At the evidentiary hearing before Krauel, Ito testified that he recalled the Montez letter, but that he cannot recall disclosing it.

In his testimony, he said he had an "open file policy" that would have allowed Miranda's lawyers to retrieve any information to which they were entitled, simply by asking for it. (In a recent interview, Ito declined to comment on the pending case.)

Horn and Hazell both testified they cannot recall disclosing the Montez letter, and that they assumed the previous prosecutor, Ito, would have done so.

Among the issues before the state Supreme Court in coming months is whether the Montez letter is admissible as Brady material and whether it would have created a reasonable doubt among jurors in weighing the death penalty for Miranda.
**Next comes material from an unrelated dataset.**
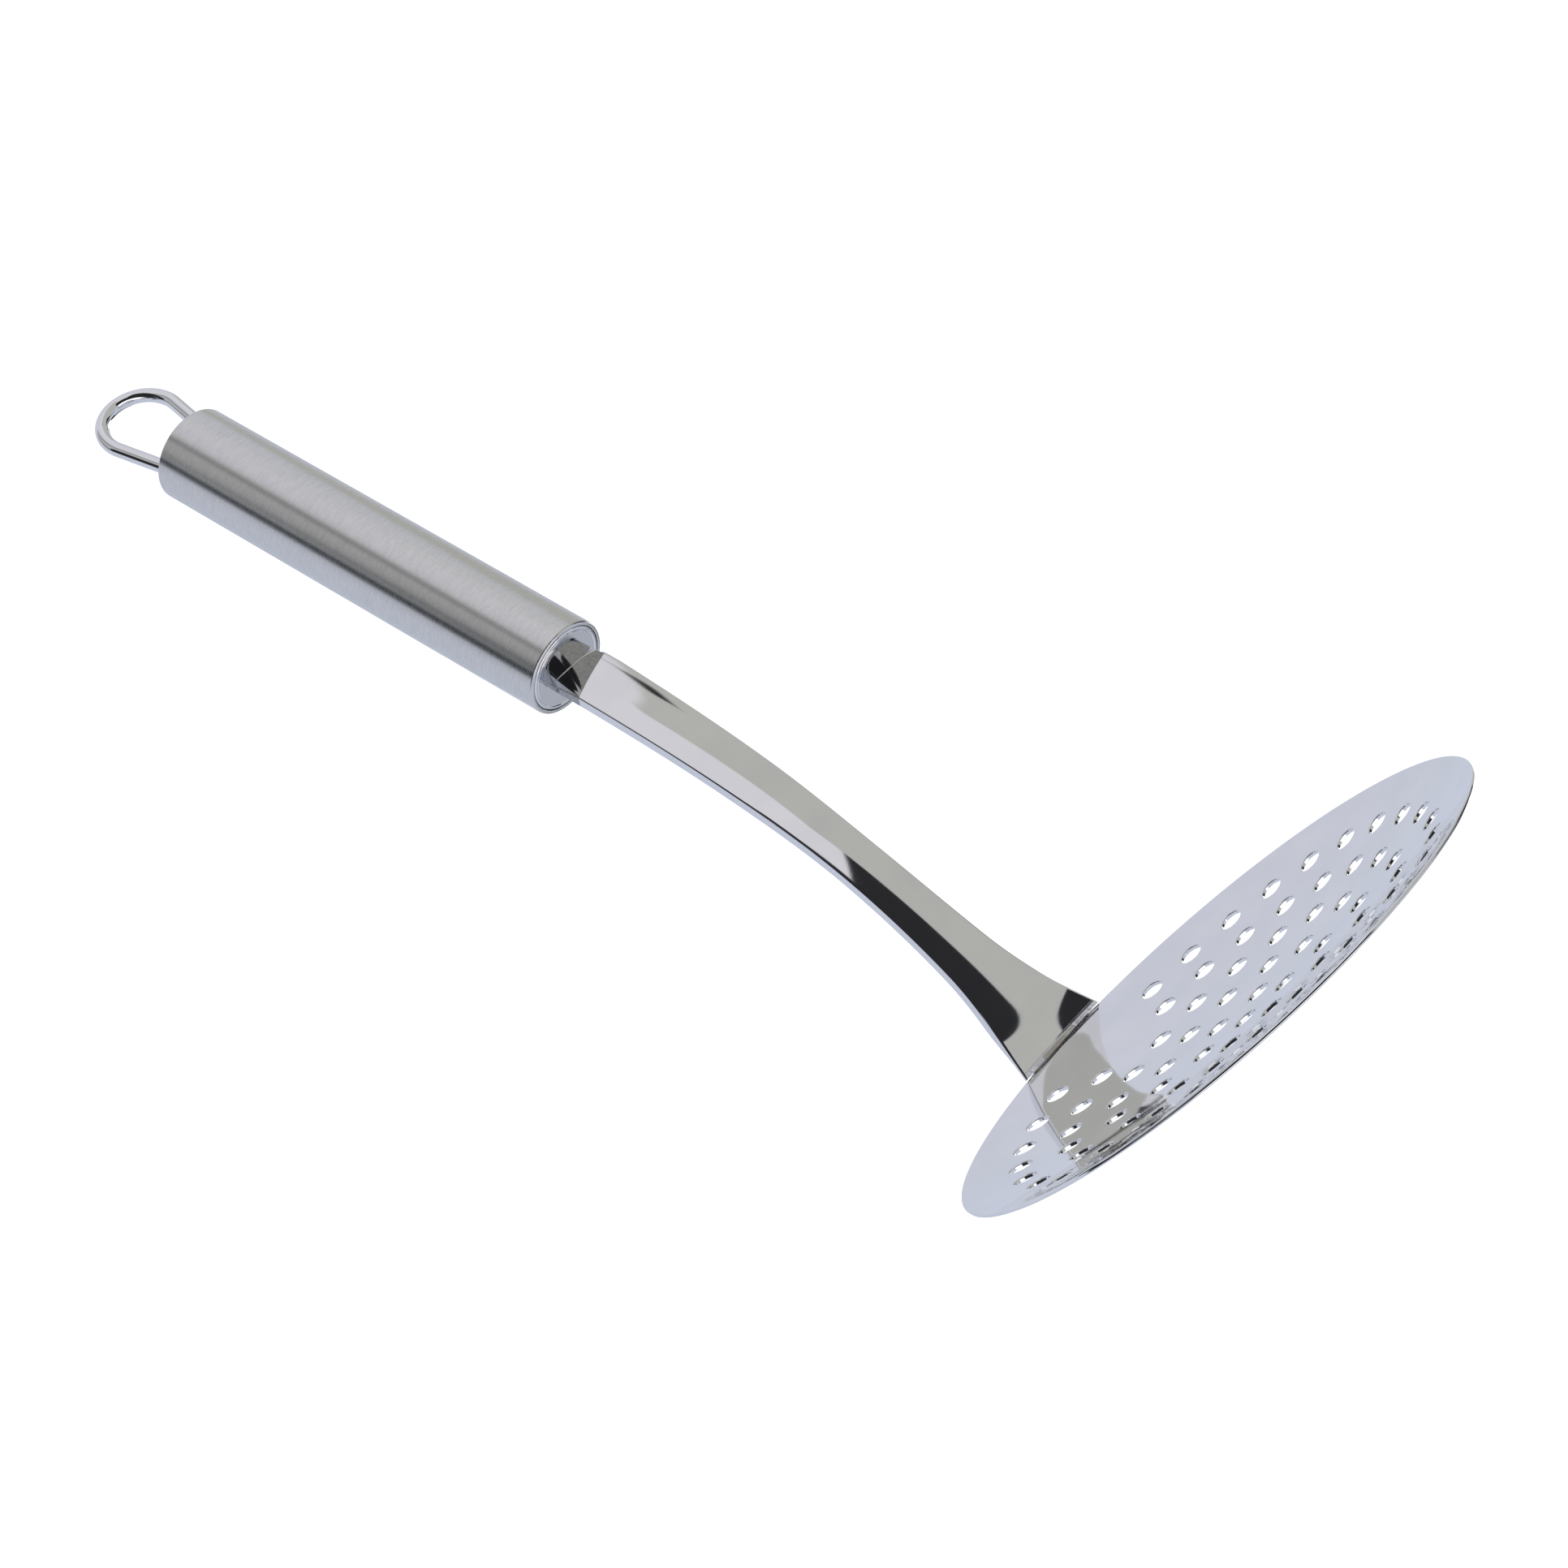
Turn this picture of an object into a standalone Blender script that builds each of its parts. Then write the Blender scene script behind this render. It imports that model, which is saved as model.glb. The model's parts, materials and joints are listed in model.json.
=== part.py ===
"""Perforated dish masher, all stainless steel: a shallow round dish full of punched holes, a
tapered shank that rises from its rim, and a tubular handle with a wire hanging loop.

The dish lies level with its open side up, the handle rises towards -X, and the tool is the
same on both sides of the plane y = 0. Lengths are metres, +Z is up, and the origin is at the
middle of the tool's footprint, at the lowest point of the dish."""

import math

import bmesh
import bpy
from mathutils import Matrix, Vector

MM = 0.001
GAP = 0.3 * MM                      # between two pieces that are welded together
CORNER_CUT = 1 - math.sqrt(0.5)     # a round corner's middle, from its square, per radius

# dish: a spherical pressing with rings of punched holes
DISH_RADIUS = 52.0 * MM             # inner edge of the rim
DISH_DEPTH = 7.8 * MM
DISH_SHEET = 0.7 * MM
DISH_STEPS = 64
DISH_RADIAL_STEPS = 6
HOLE_RADIUS = 2.0 * MM
HOLE_SIDES = 12
PUNCH_LENGTH = 4.2 * MM
RING_PITCH = 8.38 * MM
RING_COUNT = 5                      # ring k has 6 k holes
LEFT_OUT = {(4, 0), (5, 0), (5, 29)}    # no holes where the shank's foot is welded on

# handle: its axis leaves point HANDLE_START and leans back from the vertical
HANDLE_LEAN = math.radians(37.3)
HANDLE_START = Vector((-95.7 * MM, 0.0, 100.0 * MM))    # from the middle of the rim plane
TUBE_RADIUS = 9.0 * MM
TUBE_WALL = 0.8 * MM
TUBE_FRONT = 0.9 * MM
TUBE_REAR = 92.6 * MM
TUBE_EDGE = 0.5 * MM                # rounding of the tube's front end
TUBE_REAR_EDGE = 0.1 * MM
CAP_RADIUS = TUBE_RADIUS - TUBE_WALL - GAP
CAP_WALL = 1.0 * MM
CAP_DEPTH = 8.0 * MM
CAP_EDGE = 0.6 * MM
REAR_CAP_INSET = 0.3 * MM
ROUND_STEPS = 48

# neck: the D-shaped stub on the front cap and the shank's end, which meet at a raked seam
NECK_HALF_WIDTH = 5.4 * MM
NECK_SIDE = 2.4 * MM                # straight side of the D, above the handle's axis
NECK_CROWN = 3.1 * MM
NECK_SEAM = 0.9 * MM                # seam's distance from the cap at the flat of the D
NECK_RAKE = 0.55                    # how much further forward the seam is, per height
NECK_LENGTH = 7.0 * MM              # from the cap's face to the bend where the strip begins

# shank: a crowned strip on a curve that leaves the rim almost upright
FOOT_X = -51.7 * MM
FOOT_LEAN = math.radians(10.3)
STRIP_LEAN = math.radians(34.3)
FOOT_PULL = 44.0 * MM
STRIP_PULL = 45.0 * MM
FOOT_THICKNESS = 1.0 * MM
STRIP_CROWN = 0.5 * MM
THICKENING_HEIGHT = 0.11            # share of the strip's height where it is full thickness
STRIP_STATIONS = 26
# (share of the strip's height, half width): flared foot, waist, neck
STRIP_WIDTHS = (
    (0.00, 9.9 * MM),
    (0.11, 6.95 * MM),
    (0.22, 5.25 * MM),
    (0.46, 4.35 * MM),
    (0.70, 4.80 * MM),
    (1.00, 5.40 * MM),
)

# hanging loop: round wire, two legs through the rear cap and a round bow
WIRE_RADIUS = 1.35 * MM
LEG_SPREAD = 5.2 * MM
LEG_INSIDE = 5.0 * MM
BOW_RADIUS = 7.5 * MM
BOW_CENTRE = 14.0 * MM              # behind the rear cap's face
LEG_HOLE_RADIUS = WIRE_RADIUS + GAP
LEG_HOLE_SIDES = 16
LEG_DRILL_LENGTH = 4.0 * MM

WELD_RADIUS = 0.5 * MM
FOOT_WELD_SHARE = 0.85              # of the foot's width that the bead under it covers
NECK_WELD_SHARE = 0.80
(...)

In court papers, the state attorney general's office, which represents the district attorney's office, has alleged that the written statement in question is double hearsay and therefore inadmissible anyway.

"A judge has found that a slip of paper was not received by the defense in a murder case that took place 20 years ago," said Deputy State Attorney General David Glassman. "[Miranda's] lawyers have not proved [who] wrote the letter or whether it would even constitute admissible, impeaching evidence."

Glassman said a handwriting expert will testify that the Montez letter was not really written by Montez, and that Montez has denied making any statement implicating Saucedo as the man who killed Hosey.

According to Hedges, the Montez letter is genuine, and in any event, there is additional evidence of misconduct by the prosecutors to warrant a reversal of Miranda's death sentence.

"They also paid an informant to testify against my client and then allowed him to lie on the stand when asked if he had been compensated," he said. "We have a receipt showing that Saucedo was paid for his testimony and, when asked on cross-examination whether he was paid, he said no, which is a lie.

"[Hazell] just stood there and said nothing."

Hedges said he expects the state Supreme Court to set oral arguments on Miranda's habeas petition for this fall.